After enjoying an extended break on the summit of Vavasour it was decision time. Do we go back to the bivy and enjoy the rest of the afternoon relaxing and reading e-books or do we push ourselves a bit and try for either Leval or at least the east peak of White Man? I honestly really wanted to go for White Man Mountain (main peak) but I was ill-prepared for this trip and hadn’t done nearly enough research so I decided to descend the South Ridge of Vavasour and attempt Mount Leval. Kaycie would come part of the way and would find a safe, warm spot out of the wind and read her book while her dumb dad kept bagging peaks… 😉
Attempt of Mount Leval
The south ridge of Vavasour was easy enough – at least at first. About half way down to the Leval col I sensed that the ridge ahead was more complex and difficult. We found a perfect spot for Kaycie to wait for me and agreed that if I wasn’t back by 4:30-5pm Kaycie would hit the 911 button on my SPOT. It was 12:30 at the time, and I honestly thought 4 hours would be plenty of time to return. I didn’t want to leave Kaycie alone, stranded on a mountain if something happened to me and wanted her to get help before dark if something were to happen so that’s why we agreed on such a short time window. Giving myself only 4 hours to return from Leval was also a mistake on hindsight.
The whole day already, I was looking over at White Man Mountain, thinking how much sexier it looked than the insignificant and difficult looking summit of Leval. The problem was, I had absolutely zero beta on White Man due to a quick packing job and busy week. This was one time I should have done more homework on two levels – both for Leval and/or White Man… I could see massive summit cairns on the false (west) summit of Leval and another on the false (east) summit of White Man. This told me that the true summits were both difficult to attain since obviously most people weren’t bothering with them! I didn’t realize it at the time, but Calven Damen and Andrew Nugara had summited the east peak of White Man back in 2008 with stunning views. I would have done that peak instead of Leval if I’d done my homework and known about it.
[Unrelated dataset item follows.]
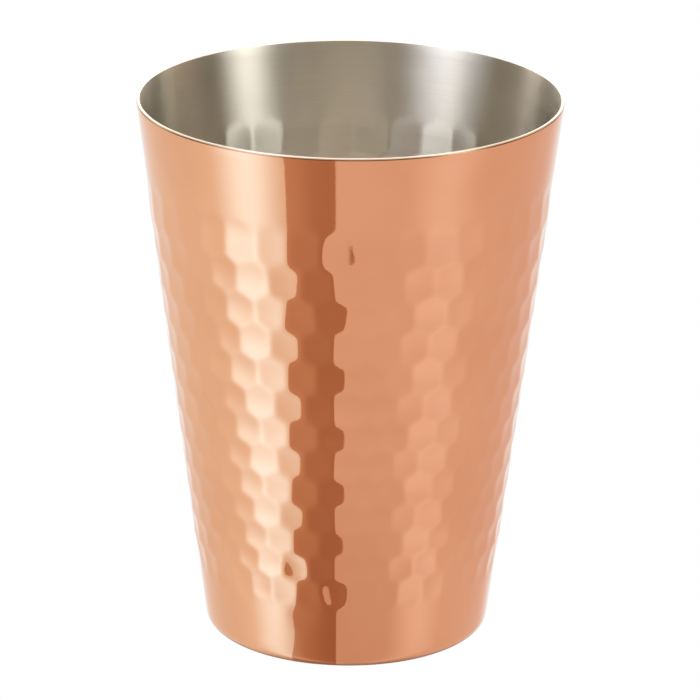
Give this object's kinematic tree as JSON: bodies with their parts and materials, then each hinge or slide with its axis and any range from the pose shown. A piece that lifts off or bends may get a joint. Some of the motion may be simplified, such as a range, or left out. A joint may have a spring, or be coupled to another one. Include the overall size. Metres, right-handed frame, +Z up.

I left Kaycie and continued down the south ridge of Vavasour on my own. Almost right away I began running into slight difficulties on the ridge (moderate scrambling) and started worrying about getting back by 4:30. I really didn’t want Kaycie hitting that 911 button if I was fine! I started feeling rushed as I descended to the Leval col and started up to the false summit above. I traversed easy slopes, bypassing the false summit on climber’s left so that I could refill my water bottle with fresh snow. When I popped out on the ridge to the main summit I knew that things weren’t going to go as fast or as easy as I needed them to. The summit block looked very complex and vertical but I knew I had to give it a shot so I proceeded up the west ridge. Soon I ran into cliff bands and drop offs. I gave it my best effort and ended up just under the summit block on the west ridge before I completely ran out of options that weren’t 5th class. I was feeling a bit bagged already at this point and was nervous about getting back to Kaycie in time, but I decided to give it one last “go” and back tracked before losing at least 100m down the south slopes beside the diagonal cliffs that were causing me headaches. I tried several times to break through the cliffs but ended up being thwarted by steep terrain each time. Finally I realized that I had to descend almost to tree line above Leman Lake before I’d have any hope of scrambling this pesky peak in a safe manner. I was disappointed at this juncture, because in my hasty reading of Rick’s trip report I remembered reading the words, “relatively easy and safe”. This was neither of those things. The words I missed were, “intricate route-finding along the WSW ridge of Leval” and “It was a good 2 hrs over to the summit of Leval”. I decided that it was better to be safe than sorry and reluctantly started trudging back up to the false, west summit of Leval. At least I’d get some views.
Ironically, upon arriving at the huge cairn, I found the only register of the day inside it. This is the first time I’ve found a register that admitted it was on top of the “false peak” of anything! (I didn’t bother to sign it…) The views throughout my jaunt up and down Leval were still very nice. I especially enjoyed the views of Solderholm and Talon Peaks. After snapping photos from the false peak, I descended the northwest ridge before trudging back up Vavasour’s south ridge to where Kaycie was enjoying a very relaxing afternoon with her e-book.
Our descent back to camp was quick and pleasant, other than a side-hill bash to get back under the summit of Vavasour and avoid reascending it. We had a great evening back at camp before turning in for the night and departing the next day.
KC and I awoke to clear skies the last day of our trip. Warre Pond was gorgeous in the early morning light and we reluctantly packed up camp and set off for the bushwhack descent to the Spray River Valley far below. Rather than retrace our nasty approach route up Warre Creek, I chose to traverse further north (skier’s left) to find the more open avalanche slopes that I knew were there. This worked out much better than the bushy stream bed!
Once we hit the Spray River trail things all was copacetic once again and we spent the next few hours hiking through a magical late summer landscape, going long stretches without talking – just enjoying the birds and the warm sunshine on the backs of our necks. I have to admit that the long trudge out from Watridge Lake got annoying after awhile, but all’s well that ends well and we both agreed it was going to be tough to match the adventure we’d just had.